Enaya Odeh, from Haifa's Kababir neighborhood, is a proud wife and mother of three daughters. For 20 years, Enaya has been part of numerous projects in her community. She feels that the most important one is to provide job training and interview preparation to the women in her neighborhood. Women, she says, need to be empowered first of all, but they also need job training so that they can be able to find work that they enjoy.
Recently, Enaya participated in Kayan's leadership course, "Women's Activism for Social Change," which she says "gave me the equipment" to help women in Kababir. Enaya hopes to start an empowerment group in Kababir, as she hopes Kayan can help to "make a change here." This is the first time that any NGO has worked in the Kababir, a community with very conservative gender structures.

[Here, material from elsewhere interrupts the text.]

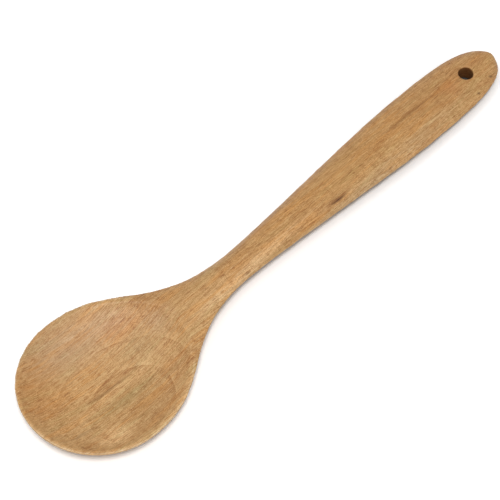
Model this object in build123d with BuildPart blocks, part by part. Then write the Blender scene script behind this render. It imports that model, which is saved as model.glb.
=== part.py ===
from build123d import *
import os

os.makedirs("parts", exist_ok=True)

# Driving sizes in millimetres. Places along the spoon are measured from the bowl's tip,
# and heights from the table, as it lies on its bowl and its handle's end.
length = 280
bowl_half_width = 34.5
neck_half_width = 7.7
grip_half_width = 14.2

# Where the bowl is widest, the neck narrowest and the grip widest
bowl_x = 35.6
neck_x = 114
grip_x = 224

# Heights of the spoon's widest line
tip_edge_z = 16
bowl_edge_z = 12.6
neck_edge_z = 9.4
grip_edge_z = 5.9
end_edge_z = 4.2

# Top line: the rim's crown above the widest line, the hollow's end at the neck, and the handle
rim_crown = 1
hollow_end_z = 13
neck_top_z = 14.2
grip_top_z = 10.4
end_top_z = 8.6

# Bottom line: it touches the table where the bowl is widest and a little before the handle's end
neck_bottom_z = 3.1
rest_inset = 22

# Hollow of the bowl: its depth, the land left around it, where it ends on the neck, and its edge
hollow_depth = 10
rim_land = 1.2
hollow_end_x = 77.5
rim_edge = 0.4

# Hanging hole through the handle's end, with both of its edges broken a little
hole_radius = 3.5
hole_inset = 18.7
hole_edge = 0.4
countersink_angle = 90
half_turn = 180

# Reach of the outline's curves, as shares of each stretch and of its width
tip_rise_share = 0.558
tip_run_share = 0.552
bowl_run_share = 0.428
neck_in_share = 0.552
neck_out_share = 0.206
grip_in_share = 0.235
end_run_share = 0.45
end_rise_share = 1.08

# Reach of the hollow's outline on the neck's side
hollow_run_share = 0.64
hollow_rise_share = 0.475

# Fullness of a section at the tip, the bowl, the neck, the grip and the end: how far the crown,
# the flanks and the belly stay level or upright before they turn
crown_shares = (0.5, 0.5, 0.5, 0.5, 0.5)
flank_shares = (0.55, 0.55, 0.55, 0.55, 0.5)
belly_shares = (0.55, 0.55, 0.5, 0.5, 0.5)
# How far the shoulders above the widest line and the hips below it lean in, as shares of their
# own heights, and how far the belly rises beside its faint keel
shoulder_lean_shares = (4, 4, 0.6, 0.6, 0.6)
hip_lean_shares = (0.3, 0.3, 0.6, 0.6, 0.6)
keel_share = 0.03

# The hollow is the lower half of a lens, widest this much above the rim,
# so that its leaning wall crosses the rim
lens_lift = 1
wall_in_share = 0.12
wall_fall_share = 0.45
floor_share = 0.55
# The lens thins towards both of its ends with this power of its width
lens_power_share = 1.4

# Sections along each stretch of the outline, closest where the end is blunt
tip_count = 11
back_count = 10
grip_count = 6
end_count = 16
# Halvings that find a place on a side line
halving_count = 40

rest_x = length - rest_inset
hole_x = length - hole_inset


def curve(*points):
    """Bezier curve for one stretch of an outline."""
    with BuildLine() as line:
        Bezier(*points)
    return line.edge()


def height_at(line, x):
    """Height of a side line where it passes x."""
    low, high = 0, 1
    for halving in range(halving_count):
        middle = (low + high) / 2
        if (line @ middle).X < x:
            low = middle
        else:
            high = middle
    return (line @ low).Y


def fullness(shares, x):
    """Eases from one named place's share to the next one's."""
    places = (0, bowl_x, neck_x, grip_x, length)
    for start, stop, first, last in zip(places, places[1:], shares, shares[1:]):
        if x <= stop:
            step = (x - start) / (stop - start)
            return first + (last - first) * step * step * (3 - 2 * step)
    return shares[-1]


def quarter_circle(share):
    """Rise of a quarter circle, from 0 to 1 as its share goes from 0 to 1."""
    return (1 - (1 - share) ** 2) ** 0.5


def stations(outline, count):
    """Points at even steps along a curve of the outline, without its start."""
    return [outline @ ((step + 1) / count) for step in range(count)]


# Outline of one side, seen from above, in four curves
back_run = neck_x - bowl_x
grip_run = grip_x - neck_x
end_run = length - grip_x
tip_curve = curve(
    (0, 0),
    (0, bowl_half_width * tip_rise_share),
    (bowl_x * (1 - tip_run_share), bowl_half_width),
    (bowl_x, bowl_half_width),
)
back_curve = curve(
    (bowl_x, bowl_half_width),
    (bowl_x + back_run * bowl_run_share, bowl_half_width),
    (neck_x - back_run * neck_in_share, neck_half_width),
    (neck_x, neck_half_width),
)
grip_curve = curve(
    (neck_x, neck_half_width),
    (neck_x + grip_run * neck_out_share, neck_half_width),
    (grip_x - grip_run * grip_in_share, grip_half_width),
    (grip_x, grip_half_width),
)
end_curve = curve(
    (grip_x, grip_half_width),
    (grip_x + end_run * end_run_share, grip_half_width),
    (length, grip_half_width * end_rise_share),
    (length, 0),
)

# Side lines: the widest line, the top line and the bottom line
with BuildLine() as edge_side:
    Spline(
        (0, tip_edge_z),
        (bowl_x, bowl_edge_z),
        (neck_x, neck_edge_z),
        (grip_x, grip_edge_z),
        (length, end_edge_z),
    )
with BuildLine() as top_side:
    Spline(
        (0, tip_edge_z + rim_crown),
        (bowl_x, bowl_edge_z + rim_crown),
        (hollow_end_x, hollow_end_z),
        (neck_x, neck_top_z),
        (grip_x, grip_top_z),
        (length, end_top_z),
    )
with BuildLine() as bottom_side:
    Spline(
        (bowl_x, 0),
        (neck_x, neck_bottom_z),
        (rest_x, 0),
        tangents=[(1, 0), (1, 0)],
    )
edge_line = edge_side.edge()
top_line = top_side.edge()
bottom_line = bottom_side.edge()


def body_section(x, half_width):
    """Rounded section of the spoon, square to its length."""
    edge_z = height_at(edge_line, x)
    crown = height_at(top_line, x) - edge_z
    belly = edge_z - height_at(bottom_line, x)
    if x < bowl_x:
        crown *= quarter_circle(half_width / bowl_half_width)
        belly *= half_width / bowl_half_width
    if x > grip_x:
        closing = quarter_circle(min(1, half_width / grip_half_width))
        crown *= closing
        belly *= closing
    top_z = edge_z + crown
    bottom_z = edge_z - belly
    crown_y = half_width * fullness(crown_shares, x)
    belly_y = half_width * fullness(belly_shares, x)
    shoulder = crown * fullness(flank_shares, x)
    shoulder_y = half_width - shoulder * fullness(shoulder_lean_shares, x)
    hip = belly * fullness(flank_shares, x)
    hip_y = half_width - hip * fullness(hip_lean_shares, x)
    keel_z = bottom_z + belly_y * keel_share
    with BuildSketch(Plane.YZ.offset(x - length / 2)) as section:
        with BuildLine():
            for side in (1, -1):
                Bezier(
                    (side * half_width, edge_z),
                    (side * shoulder_y, edge_z + shoulder),
                    (side * crown_y, top_z),
                    (0, top_z),
                )
                Bezier(
                    (side * half_width, edge_z),
                    (side * hip_y, edge_z - hip),
                    (side * belly_y, keel_z),
                    (0, bottom_z),
                )
        make_face()
    return section.sketch


# Lens of the hollow at its widest: the outline drawn in, closed by a rounder curve at the neck
lens_depth = hollow_depth + lens_lift
lens_reach = lens_lift * (bowl_half_width * wall_in_share) / (lens_depth * wall_fall_share)
lens_land = rim_land - lens_reach
lens_half_width = bowl_half_width - lens_land
lens_end_x = hollow_end_x + lens_reach
lens_run = lens_end_x - bowl_x
lens_tip_curve = curve(
    (lens_land, 0),
    (lens_land, lens_half_width * tip_rise_share),
    (bowl_x * (1 - tip_run_share), lens_half_width),
    (bowl_x, lens_half_width),
)
lens_back_curve = curve(
    (bowl_x, lens_half_width),
    (bowl_x + lens_run * hollow_run_share, lens_half_width),
    (lens_end_x, lens_half_width * hollow_rise_share),
    (lens_end_x, 0),
)


def lens_section(x, half_width):
    """Section of the lens: a leaning wall and a wide floor, the same above its rim as below."""
    depth = lens_depth * (half_width / lens_half_width) ** lens_power_share
    rim_z = height_at(top_line, x) + lens_lift
    with BuildSketch(Plane.YZ.offset(x - length / 2)) as section:
        with BuildLine():
            for side in (half_width, -half_width):
                for drop in (depth, -depth):
                    Bezier(
                        (side, rim_z),
                        (side * (1 - wall_in_share), rim_z - drop * wall_fall_share),
                        (side * floor_share, rim_z - drop),
                        (0, rim_z - drop),
                    )
        make_face()
    return section.sketch


# Body: its skin in four stretches from the tip of the bowl to the end of the handle,
# each of which starts with the last section of the one before
tip_skin = [
    Vertex(-length / 2, 0, tip_edge_z),
    *[body_section(point.X, point.Y) for point in stations(tip_curve, tip_count)],
]
back_skin = [tip_skin[-1], *[body_section(point.X, point.Y) for point in stations(back_curve, back_count)]]
grip_skin = [back_skin[-1], *[body_section(point.X, point.Y) for point in stations(grip_curve, grip_count)]]
end_skin = [
    grip_skin[-1],
    *[body_section(point.X, point.Y) for point in stations(end_curve, end_count)[:-1]],
    Vertex(length / 2, 0, end_edge_z),
]
lens_stations = stations(lens_tip_curve, tip_count) + stations(lens_back_curve, back_count)[:-1]
lens_skin = [
    Vertex(lens_land - length / 2, 0, height_at(top_line, lens_land) + lens_lift),
    *[lens_section(point.X, point.Y) for point in lens_stations],
    Vertex(lens_end_x - length / 2, 0, height_at(top_line, lens_end_x) + lens_lift),
]

hole_top_z = height_at(top_line, hole_x)
hole_bottom_z = height_at(bottom_line, hole_x)

with BuildPart() as spoon:
    for skin in (tip_skin, back_skin, grip_skin, end_skin):
        loft(sections=skin, clean=False)
    loft(sections=lens_skin, clean=False, mode=Mode.SUBTRACT)
    chamfer(spoon.edges(Select.LAST), rim_edge)
    with Locations(
        Location((hole_x - length / 2, 0, hole_top_z)),
        Location((hole_x - length / 2, 0, hole_bottom_z), (half_turn, 0, 0)),
    ):
        CounterSinkHole(hole_radius, hole_radius + hole_edge, counter_sink_angle=countersink_angle)
spoon.part.label = "spoon"
export_step(spoon.part, "parts/spoon.step")
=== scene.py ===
# %% [markdown]
# # A beech spoon
# This lesson dresses one carved spoon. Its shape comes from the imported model, and Blender
# gives it softened edges, the figure of the wood and a satin surface.
# Every place is in metres, x runs from the bowl's tip to the handle's end, and z is up.

# %% Load the spoon
import math
import bpy
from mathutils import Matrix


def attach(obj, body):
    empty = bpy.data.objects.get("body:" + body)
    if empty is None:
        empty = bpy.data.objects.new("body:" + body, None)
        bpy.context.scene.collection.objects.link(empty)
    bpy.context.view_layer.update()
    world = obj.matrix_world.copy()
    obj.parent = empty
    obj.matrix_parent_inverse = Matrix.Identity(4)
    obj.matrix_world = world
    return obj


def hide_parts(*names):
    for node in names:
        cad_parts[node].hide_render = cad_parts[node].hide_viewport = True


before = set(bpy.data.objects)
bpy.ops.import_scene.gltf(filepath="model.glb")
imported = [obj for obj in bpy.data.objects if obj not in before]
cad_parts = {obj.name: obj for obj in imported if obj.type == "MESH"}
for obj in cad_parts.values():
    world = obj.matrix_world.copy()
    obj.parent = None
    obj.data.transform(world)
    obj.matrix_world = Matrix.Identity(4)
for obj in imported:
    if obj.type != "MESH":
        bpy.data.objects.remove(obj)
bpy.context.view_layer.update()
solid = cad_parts["spoon"]

# %% [markdown]
# The photograph looks down on the spoon from beyond the bowl and to one side, with a long lens.
# A camera can be placed by its own location and angles, but it is easier to name the point it
# looks at, the direction it stands in and its distance, and to let its rotation follow.

# %% Camera
camera_aim = (-0.01284, 0.00585, 0)
camera_azimuth = -44.417
camera_elevation = 59.779
camera_distance = 0.70327
camera_lens = 115.2
camera_sensor = 36
quarter_turn = 90


def direction(azimuth, elevation):
    """Unit direction from the object: azimuth 0 is towards -y, elevation is from the table up."""
    turn, rise = math.radians(azimuth), math.radians(elevation)
    return (
        math.sin(turn) * math.cos(rise),
        -math.cos(turn) * math.cos(rise),
        math.sin(rise),
    )


def away(start, azimuth, elevation, distance):
    """The point at that distance from start in that direction."""
    steps = direction(azimuth, elevation)
    return tuple(along + step * distance for along, step in zip(start, steps))


def facing(azimuth, elevation):
    """Rotation of a camera or a lamp that stands in that direction and looks back."""
    return (math.radians(quarter_turn - elevation), 0, math.radians(azimuth))


bpy.ops.object.select_all(action="DESELECT")
bpy.ops.object.camera_add(
    location=away(camera_aim, camera_azimuth, camera_elevation, camera_distance),
    rotation=facing(camera_azimuth, camera_elevation),
)
camera = bpy.context.object
camera.name = "camera"
camera.data.sensor_width = camera_sensor
camera.data.lens = camera_lens
bpy.context.scene.camera = camera
bpy.context.scene.view_settings.view_transform = "Standard"
print("camera stands at", tuple(camera.location))

# %% [markdown]
# A material is a network of small nodes. They could be added and linked one line at a time, but
# a few short helpers that add a node, fill its inputs and hand back its output let each line of
# a material read as one step. The paper, the sky and the wood all use them.

# %% Helpers for shader nodes
def add(tree, kind, **settings):
    """A new node of that kind with its settings."""
    made = tree.nodes.new(kind)
    for name, value in settings.items():
        setattr(made, name, value)
    return made


def feed(tree, target, *sources):
    """Fills the target's inputs in turn, from sockets or with plain values."""
    for socket, source in zip(target.inputs, sources):
        if isinstance(source, bpy.types.NodeSocket):
            tree.links.new(source, socket)
        else:
            socket.default_value = source
    return target.outputs[0]


def sums(tree, operation, *sources):
    """A Math node's result."""
    return feed(tree, add(tree, "ShaderNodeMath", operation=operation), *sources)


def vectors(tree, operation, *sources):
    """A Vector Math node's result, which is a number for some operations."""
    made = add(tree, "ShaderNodeVectorMath", operation=operation)
    feed(tree, made, *sources)
    gives_number = operation in ("LENGTH", "DISTANCE", "DOT_PRODUCT")
    return made.outputs["Value" if gives_number else "Vector"]


def spread(tree, value, start, stop, low, high):
    """Turns start to stop into low to high, evenly."""
    return feed(tree, add(tree, "ShaderNodeMapRange"), value, start, stop, low, high)


def ease(tree, value, start, stop, low=0, high=1):
    """Turns start to stop into low to high, slowly at both ends."""
    made = add(tree, "ShaderNodeMapRange", interpolation_type="SMOOTHSTEP")
    return feed(tree, made, value, start, stop, low, high)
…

Most of Kababir's residents belong to the Ahmadiyya sect of Islam. Religion has a major influence on community life in Kababir. Many social activities are initiated by or somehow involve the local mosque. The religious community center is also where Enaya has been volunteering with women's groups since the beginning of her interest in this work. Enaya says that her community is supportive, and that her belief and participation in the Ahmadiyya community is a source of help for her and her family.
Khulud, Enaya's oldest daughter who plans to study architecture, tells me that she always looked up to her mother and that she is her model. Enaya, when asked what she hopes her daughters will be like when they grow up, says she hopes that they are "independent, are able to find jobs, and volunteer like I do."